There are a handful of other bad effects from the divorce. As far as my mom goes, although she is happier, she has a gaping emotional wound. I feel so sad to see my mom go through pain. Another negative side effect is that one of my sisters has been terrified of marriage since the divorce happened. She is in her 30’s. My mother will probably need to be supported by us kids when she gets older which worries me. And Even though they haven’t asked us to choose sides (and we don’t want to!), I still see siblings lining up on the side of one parent or the other which has been so hard as well. It’s been hard to see these negative side effects and to be able to work through them.

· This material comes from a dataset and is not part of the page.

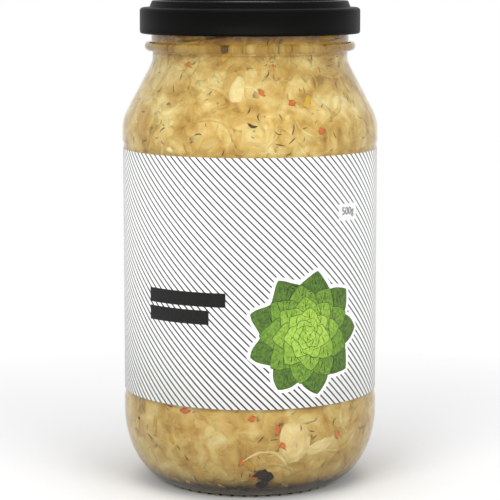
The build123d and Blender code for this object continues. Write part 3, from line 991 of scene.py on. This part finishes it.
# %% Stage
def stage_floor(name, half, near, far):
    """A matt white floor. Past far metres from the jar the camera sees it as plain white."""
    obj = new_object(name, [(-half, -half, 0), (half, -half, 0), (half, half, 0), (-half, half, 0)], [[0, 1, 2, 3]])
    mat, tree, out = new_material(name + "_paint")
    rays = add(tree, "ShaderNodeLightPath")
    where = add(tree, "ShaderNodeTexCoord")
    away = add(tree, "ShaderNodeVectorMath", {0: where.outputs["Object"]}, operation="LENGTH")
    fade = add(tree, "ShaderNodeMapRange", {"Value": away.outputs["Value"], "From Min": near, "From Max": far})
    straight = add(tree, "ShaderNodeMath", {0: rays.outputs["Is Camera Ray"], 1: rays.outputs["Is Transmission Ray"]}, operation="MAXIMUM")
    looked_at = add(tree, "ShaderNodeMath", {0: straight.outputs[0], 1: rays.outputs["Is Glossy Ray"]}, operation="MAXIMUM")
    share = add(tree, "ShaderNodeMath", {0: fade.outputs[0], 1: looked_at.outputs[0]}, operation="MULTIPLY")
    paint = add(tree, "ShaderNodeBsdfDiffuse", {"Color": linear("#F2F2F2")})
    glow = add(tree, "ShaderNodeEmission", {"Color": (1, 1, 1, 1), "Strength": 1.0})
    mixed = add(tree, "ShaderNodeMixShader", {0: share.outputs[0], 1: paint.outputs[0], 2: glow.outputs[0]})
    tree.links.new(mixed.outputs[0], out.inputs["Surface"])
    obj.data.materials.append(mat)


stage_floor("floor", 4.0, 0.06, 0.22)
world = bpy.data.worlds.new("studio")
bpy.context.scene.world = world
world.use_nodes = True
tree = world.node_tree
tree.nodes.clear()
rays = add(tree, "ShaderNodeLightPath")
straight = add(tree, "ShaderNodeMath", {0: rays.outputs["Is Camera Ray"], 1: rays.outputs["Is Transmission Ray"]}, operation="MAXIMUM")
looked_at = add(tree, "ShaderNodeMath", {0: straight.outputs[0], 1: rays.outputs["Is Glossy Ray"]}, operation="MAXIMUM")
light = add(tree, "ShaderNodeBackground", {"Color": (1, 1, 1, 1), "Strength": 0.48})
white = add(tree, "ShaderNodeBackground", {"Color": (1, 1, 1, 1), "Strength": 1.0})
mixed = add(tree, "ShaderNodeMixShader", {0: looked_at.outputs[0], 1: light.outputs[0], 2: white.outputs[0]})
out = add(tree, "ShaderNodeOutputWorld", {0: mixed.outputs[0]})


def lamp(name, place, aim, size, watts, mirrored=False):
    """A square soft box at place, turned to aim. Only a mirrored one shows in the gloss."""
    data = bpy.data.lights.new(name, "AREA")
    data.shape, data.size, data.energy = "SQUARE", size, watts
    obj = bpy.data.objects.new(name, data)
    obj.location = place
    obj.rotation_euler = (Vector(aim) - Vector(place)).to_track_quat("-Z", "Y").to_euler()
    obj.visible_glossy = mirrored
    bpy.context.scene.collection.objects.link(obj)


middle = (0, 0, 0.075)
lamp("left_box", (-0.45, -0.85, 0.55), middle, 0.5, 5.4)
lamp("right_box", (0.55, -0.75, 0.45), middle, 0.5, 4.0)
lamp("top_box", (0.0, -0.1, 1.0), middle, 0.6, 3.6, mirrored=True)

# %% Camera
eye, pitch, focal = (0.0, -0.6184, 0.15664), math.radians(7.92), 147.0
camera_data = bpy.data.cameras.new("camera")
camera_data.lens, camera_data.sensor_width = focal, 36.0
camera = bpy.data.objects.new("camera", camera_data)
camera.location = eye
camera.rotation_euler = (math.pi / 2 - pitch, 0, 0)
bpy.context.scene.collection.objects.link(camera)
bpy.context.scene.camera = camera
bpy.context.scene.view_settings.view_transform = "Standard"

Because of all of this I wanted to share this story and how I, a child of these two parents, have been affected. The divorce of my parents has been heart-wrenching. The negatives, to me, far outweigh the positives. Even though I had been out of the house for several years before it happened, my parents’ divorce has had an huge impact on me.

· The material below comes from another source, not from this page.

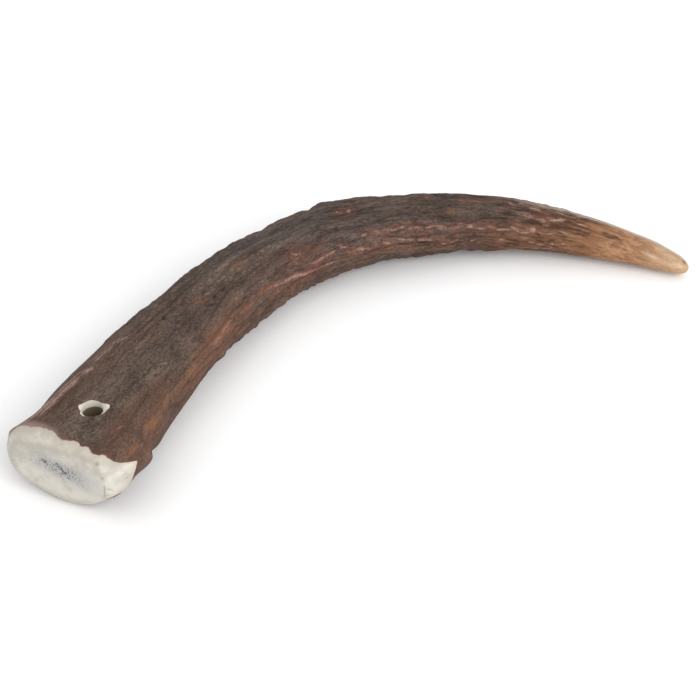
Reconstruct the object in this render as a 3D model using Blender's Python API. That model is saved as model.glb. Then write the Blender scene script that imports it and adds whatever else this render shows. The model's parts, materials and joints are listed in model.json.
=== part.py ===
"""Deer antler dog chew: one curved tine, sawn off at its thick end, ground round the cut and drilled once.

The tine lies on its side. Its chord runs along X with the sawn end at -X, the outer side of the curve
faces +Y, and Z is up. Sizes are in metres and angles in degrees.
"""
import math

import bmesh
import bpy
import numpy as np
from mathutils import Vector, noise

# Overall size
LENGTH = 0.2655
TIP_ROUND = 0.0035

# Along the tine: share of the length, heading of the axis from +X, half width, half thickness
STATIONS = (
    (0.00, 35.0, 0.0188, 0.0124),
    (0.08, 35.5, 0.0190, 0.0119),
    (0.16, 35.5, 0.0168, 0.0114),
    (0.26, 31.0, 0.0156, 0.0111),
    (0.37, 22.0, 0.0150, 0.0108),
    (0.48, 6.0, 0.0143, 0.0105),
    (0.59, -14.0, 0.0134, 0.0101),
    (0.70, -25.0, 0.0115, 0.0091),
    (0.80, -38.0, 0.0093, 0.0077),
    (0.90, -48.0, 0.0066, 0.0058),
    (1.00, -57.0, 0.0030, 0.0028),
)

# Section at the cut: 2 is an ellipse, more is squarer, less is more pointed; its inner end sits higher
SQUARENESS = 2.35
SQUARENESS_LOW_INNER = 1.75
SQUARENESS_REACH = 0.10
LOW_INNER_ANGLE = -45.0
INNER_LIFT = 0.0030

# Swelling where the tine left the main beam, on its sides and all round, and the knuckle on its inner side
FLARE_SIDES = 0.0010
FLARE_ROUND = 0.0006
FLARE_REACH = 0.009
KNUCKLE_HEIGHT = 0.0020
KNUCKLE_END = 0.0190
KNUCKLE_NOTCH = 0.0009
KNUCKLE_STEEPNESS = 0.0030

# Ground edge of the sawn face: its depth along the axis, and how far it comes in for each unit of depth
GRIND_DEPTH = 0.0027
GRIND_DEPTH_OUTER = 0.0012
GRIND_DEPTH_FACET = 0.0026
GRIND_IN = 0.90
GRIND_ANGLE_OUTER = 140.0
GRIND_ANGLE_FACET = -10.0

# Drilled hole, upright through the thick end, with bark broken away round both of its mouths
HOLE_DIAMETER = 0.0063
HOLE_FROM_CUT = 0.0178
HOLE_ASIDE = 0.0014
HOLE_SIDES = 32
CHIP_WIDTH = 0.0017
CHIP_LEAST = 0.1
CHIP_DEPTH = 0.0010
CHIP_CORNERS = 5
CHIP_CORNER_SIZE = 0.22
CHIP_ANGLE = 62.0
DRILL_OVERRUN = 0.006

# Relief of the bark: long ridges that are lower near the cut, lumps, and one step on the outer side
RIDGE_HEIGHT = 0.0012
RIDGE_LENGTH = 0.075
RIDGE_WIDTH = 0.0065
RIDGE_SHARPNESS = 2.6
RIDGE_LEVEL = 0.6
RIDGE_AT_CUT = 0.35
RIDGE_FULL_FROM = 0.20
RIDGE_FULL_BY = 0.42
LUMP_HEIGHT = 0.0012
LUMP_LENGTH = 0.014
LUMP_WIDTH = 0.009
RIDGE_SEED = 3.0
LUMP_SEED = 11.0
STEP_PLACE = 0.138
STEP_HEIGHT = 0.0010
STEP_REACH = 0.0045

# The tip is worn bare between these shares of the length
BARE_FROM = 0.70
BARE_BY = 0.88

# Mesh
AROUND = 64
ALONG = 66
TIP_RINGS = 4
CROWDING = 0.30
AXIS_STEPS = 400
WELD = 1e-6

BARK_COLOUR = (0.115, 0.080, 0.062, 1.0)
BARK_ROUGHNESS = 0.62
BONE_COLOUR = (0.72, 0.67, 0.58, 1.0)
BONE_ROUGHNESS = 0.50
BARK, BONE = 0, 1
SHARP_ANGLE = 35.0


def smooth(low, high, value):
    """Rises smoothly from 0 at low to 1 at high."""
    share = np.clip((value - low) / (high - low), 0.0, 1.0)
    return share * share * (3.0 - 2.0 * share)


def bump(value, place, reach):
    """A round bump that is 1 at its place and fades over its reach."""
    return np.exp(-((value - place) / reach) ** 2)


def facing(turn, degrees):
    """1 at one angle round the section, 0 at the opposite one."""
    return 0.5 + 0.5 * np.cos(turn - math.radians(degrees))


def profile(column, share):
    """One column of STATIONS at a share of the length, as a smooth curve through its values."""
    x = np.array([row[0] for row in STATIONS])
    y = np.array([row[column] for row in STATIONS])
    slope = np.gradient(y, x)
    share = np.clip(share, 0.0, 1.0)
    i = np.clip(np.searchsorted(x, share) - 1, 0, len(x) - 2)
    gap = x[i + 1] - x[i]
    u = (share - x[i]) / gap
    start = (1.0 + 2.0 * u) * (1.0 - u) ** 2 * y[i] + u * (1.0 - u) ** 2 * gap * slope[i]
    end = u * u * (3.0 - 2.0 * u) * y[i + 1] + u * u * (u - 1.0) * gap * slope[i + 1]
    return start + end


def axis_at(along):
    """The axis seen from above at distances along the tine: east, north and heading."""
    steps = np.linspace(0.0, LENGTH, AXIS_STEPS)
    heading = np.radians(profile(1, steps / LENGTH))
    middle = (heading[1:] + heading[:-1]) / 2.0
    east = np.concatenate([[0.0], np.cumsum(np.cos(middle)) * steps[1]])
    north = np.concatenate([[0.0], np.cumsum(np.sin(middle)) * steps[1]])
    return np.interp(along, steps, east), np.interp(along, steps, north), np.interp(along, steps, heading)


def grind_depth(turn):
    """How far along the axis the ground edge reaches at an angle round the section."""
    outer = facing(turn, GRIND_ANGLE_OUTER) ** 2
    facet = facing(turn, GRIND_ANGLE_FACET) ** 4
    return GRIND_DEPTH + GRIND_DEPTH_OUTER * outer + GRIND_DEPTH_FACET * facet


def noise_at(along, side, up, length, width, seed):
    """Smooth noise on the tine as if it were straight, stretched to a length and a width."""
    points = np.stack([along / length + seed, side / width, up / width], -1)
    return np.array([noise.noise(Vector(point)) for point in points])


def bark_relief(along, turn, half_width, half_thick):
    """Height of the bark over the plain section: long ridges, lumps, and a step on the outer side."""
    share = along / LENGTH
    side = half_width * np.cos(turn)
    up = half_thick * np.sin(turn)
    covered = 1.0 - smooth(BARE_FROM, BARE_BY, share)
    ridged = RIDGE_AT_CUT + (1.0 - RIDGE_AT_CUT) * smooth(RIDGE_FULL_FROM, RIDGE_FULL_BY, share)
    grain = noise_at(along, side, up, RIDGE_LENGTH, RIDGE_WIDTH, RIDGE_SEED)
    ridge = RIDGE_HEIGHT * ridged * (RIDGE_LEVEL - RIDGE_SHARPNESS * np.abs(grain))
    lump = LUMP_HEIGHT * noise_at(along, side, up, LUMP_LENGTH, LUMP_WIDTH, LUMP_SEED)
    rise = bump(along, STEP_PLACE + STEP_REACH, 2.0 * STEP_REACH)
    fall = bump(along, STEP_PLACE - STEP_REACH, STEP_REACH)
    step = STEP_HEIGHT * (rise - fall) * facing(turn, 180.0) ** 3
    return covered * (ridge + lump) + step


def surface(along, turn, inset):
    """Points of the outer surface at distances along the tine and angles round it."""
    share = along / LENGTH
    east, north, heading = axis_at(along)
    half_width = profile(2, share)
    half_thick = profile(3, share)
    flare = np.exp(-along / FLARE_REACH) * (FLARE_ROUND + FLARE_SIDES * np.abs(np.cos(turn)))
    knuckle = KNUCKLE_HEIGHT * (1.0 - smooth(KNUCKLE_END - KNUCKLE_STEEPNESS, KNUCKLE_END, along))
    notch = KNUCKLE_NOTCH * bump(along, KNUCKLE_END + KNUCKLE_STEEPNESS, KNUCKLE_STEEPNESS)
    over = flare + (knuckle - notch) * facing(turn, 0.0) ** 5
    over = over - inset + bark_relief(along, turn, half_width, half_thick)
    low_inner = smooth(0.25, 0.75, facing(turn, LOW_INNER_ANGLE))
    square = SQUARENESS + (SQUARENESS_LOW_INNER - SQUARENESS) * low_inner
    power = 2.0 / (2.0 + (square - 2.0) * np.exp(-share / SQUARENESS_REACH))
    closing = np.sqrt(1.0 - np.clip((along - LENGTH + TIP_ROUND) / TIP_ROUND, 0.0, 1.0) ** 2)
    side = (half_width + over) * closing * np.sign(np.cos(turn)) * np.abs(np.cos(turn)) ** power
    up = (half_thick + over) * closing * np.sign(np.sin(turn)) * np.abs(np.sin(turn)) ** power
    lift = INNER_LIFT * np.exp(-share / SQUARENESS_REACH) * np.clip(np.cos(turn), 0.0, 1.0) ** 2
    height = up + half_thick + lift
    return np.stack([east + side * np.sin(heading), north - side * np.cos(heading), height], -1)


def ring_shares():
    """Share of the way from the cut to the tip for each ring, closest near the cut and round the tip."""
    end = 1.0 - TIP_ROUND / LENGTH
    even = np.linspace(0.0, 1.0, ALONG - TIP_RINGS)
    shaft = end * even * (1.0 - CROWDING * (1.0 - even))
    quarter = np.linspace(0.0, math.pi / 2.0, TIP_RINGS + 1)[1:]
    return np.concatenate([[0.0], shaft, end + (1.0 - end) * np.sin(quarter)])


def make_tine():
    """The tine as one closed mesh, and the move that stands it over the origin."""
    shell = bmesh.new()
    bmesh.ops.create_grid(shell, x_segments=AROUND, y_segments=ALONG, size=1.0)
    flat = np.array([vert.co for vert in shell.verts])
    turn = np.pi * (flat[:, 0] + 1.0)
    row = np.rint((flat[:, 1] + 1.0) / 2.0 * ALONG).astype(int)
    depth = grind_depth(turn)
    along = np.where(row == 0, 0.0, depth + (LENGTH - depth) * ring_shares()[row])
    points = surface(along, turn, np.where(row == 0, depth * GRIND_IN, 0.0))
    low = points.min(0)
    high = points.max(0)
    move = -np.array([(low[0] + high[0]) / 2.0, (low[1] + high[1]) / 2.0, low[2]])
    cut_edge = shell.verts.layers.int.new("cut_edge")
    for vert, point, number in zip(shell.verts, points + move, row):
        vert.co = point
        vert[cut_edge] = int(number == 0)
    bmesh.ops.remove_doubles(shell, verts=shell.verts, dist=WELD)
    bmesh.ops.holes_fill(shell, edges=shell.edges)
    bmesh.ops.recalc_face_normals(shell, faces=shell.faces)
    for face in shell.faces:
        face.smooth = True
        face.material_index = BONE if any(vert[cut_edge] for vert in face.verts) else BARK
    mesh = bpy.data.meshes.new("antler")
    shell.to_mesh(mesh)
    shell.free()
    return mesh, move


def chip_width(angle):
    """How wide the bark broke away at an angle round the hole: widest on one side, with corners."""
    away = smooth(0.05, 0.55, facing(angle, CHIP_ANGLE))
    spread = CHIP_LEAST + (1.0 - CHIP_LEAST) * away
    return CHIP_WIDTH * spread * (1.0 + CHIP_CORNER_SIZE * np.cos(CHIP_CORNERS * angle))


def make_drill(move):
    """The bar that cuts the hole: round, and wider where it breaks through the bark."""
    east, north, heading = axis_at(HOLE_FROM_CUT)
    middle = Vector((east + HOLE_ASIDE * np.sin(heading) + move[0],
                     north - HOLE_ASIDE * np.cos(heading) + move[1], 0.0))
    top = 2.0 * profile(3, HOLE_FROM_CUT / LENGTH) + move[2]
    widest = 1.0 + DRILL_OVERRUN / CHIP_DEPTH
    levels = (
        (-DRILL_OVERRUN, widest),
        (CHIP_DEPTH, 0.0),
        (top - CHIP_DEPTH, 0.0),
        (top + DRILL_OVERRUN, widest),
    )
    bar = bmesh.new()
    rings = [bmesh.ops.create_circle(bar, segments=HOLE_SIDES, radius=1.0)["verts"]]
    edges = list(bar.edges)
    for _ in levels[1:]:
        made = bmesh.ops.extrude_edge_only(bar, edges=edges)["geom"]
        rings.append([item for item in made if isinstance(item, bmesh.types.BMVert)])
        edges = [item for item in made if isinstance(item, bmesh.types.BMEdge)]
    for ring, (height, spread) in zip(rings, levels):
        for vert in ring:
            angle = math.atan2(vert.co.y, vert.co.x)
            reach = HOLE_DIAMETER / 2.0 + spread * chip_width(angle)
            vert.co = middle + Vector((reach * math.cos(angle), reach * math.sin(angle), height))
    bmesh.ops.holes_fill(bar, edges=bar.edges)
    bmesh.ops.recalc_face_normals(bar, faces=bar.faces)
    for face in bar.faces:
        face.material_index = BONE
    mesh = bpy.data.meshes.new("drill")
    bar.to_mesh(mesh)
    bar.free()
    return mesh


def finish(name, colour, roughness):
    """A plain non-metal material."""
    material = bpy.data.materials.new(name)
    material.use_nodes = True
    shader = material.node_tree.nodes["Principled BSDF"]
    shader.inputs["Base Color"].default_value = colour
    shader.inputs["Roughness"].default_value = roughness
    shader.inputs["Metallic"].default_value = 0.0
    return material


def main():
    for thing in list(bpy.data.objects):
        bpy.data.objects.remove(thing, do_unlink=True)
    bark = finish("bark", BARK_COLOUR, BARK_ROUGHNESS)
    bone = finish("bone", BONE_COLOUR, BONE_ROUGHNESS)
    tine_mesh, move = make_tine()
    drill_mesh = make_drill(move)
    for mesh in (tine_mesh, drill_mesh):
        mesh.materials.append(bark)
        mesh.materials.append(bone)
    tine_mesh.set_sharp_from_angle(angle=math.radians(SHARP_ANGLE))
    antler = bpy.data.objects.new("antler", tine_mesh)
    drill = bpy.data.objects.new("drill", drill_mesh)
    for thing in (antler, drill):
        bpy.context.scene.collection.objects.link(thing)
    drill.display_type = "WIRE"
    drill.hide_render = True
    hole = antler.modifiers.new("hole", "BOOLEAN")
    hole.operation = "DIFFERENCE"
    hole.solver = "EXACT"
    hole.object = drill


main()
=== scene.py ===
"""Looks of the deer antler dog chew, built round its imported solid.

Everything is in metres in the solid's own frame. A place on the tine is given by its distance along
the axis from the sawn end and by its angle round the section: 0 is the inner side of the curve, 90 the
top, 180 the outer side and 270 the underside. Tables of marks give both in millimetres and degrees.
"""
import json
import math

import bmesh
import bpy
import numpy as np
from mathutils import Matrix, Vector, noise


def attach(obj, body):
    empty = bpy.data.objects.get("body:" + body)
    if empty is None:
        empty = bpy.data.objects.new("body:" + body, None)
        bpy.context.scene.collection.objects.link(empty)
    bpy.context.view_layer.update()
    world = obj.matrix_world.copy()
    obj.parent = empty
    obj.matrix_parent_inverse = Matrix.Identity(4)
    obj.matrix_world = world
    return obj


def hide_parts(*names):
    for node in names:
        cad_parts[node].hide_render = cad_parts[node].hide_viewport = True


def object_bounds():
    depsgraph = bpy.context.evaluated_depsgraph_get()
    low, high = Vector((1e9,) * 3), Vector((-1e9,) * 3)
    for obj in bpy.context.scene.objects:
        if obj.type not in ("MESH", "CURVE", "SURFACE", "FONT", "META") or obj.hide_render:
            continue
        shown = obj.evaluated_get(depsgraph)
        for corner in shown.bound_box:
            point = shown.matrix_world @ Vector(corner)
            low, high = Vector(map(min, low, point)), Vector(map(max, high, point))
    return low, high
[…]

After this experience I wanted to share this story as a warning. I believe marriage is important and worth the work. Because of the pain I have felt from my parents divorce, and because I wouldn’t want anyone to feel the way I do, I am pleading; If you see your marriage deteriorating, please find a counselor and get counseling. If your marriage is just beginning or seems fine right now, talk to your spouse about what you’ll do if you feel yourselves slipping away from each other in the future.  Because of the divorce my husband and I have sat down with each other and talked specifically about what we can do to avoid divorce in our own marriage. We were determined before we were married but we are even more passionate about maintaining a strong marriage. Thank you letting me share my feelings and story with you.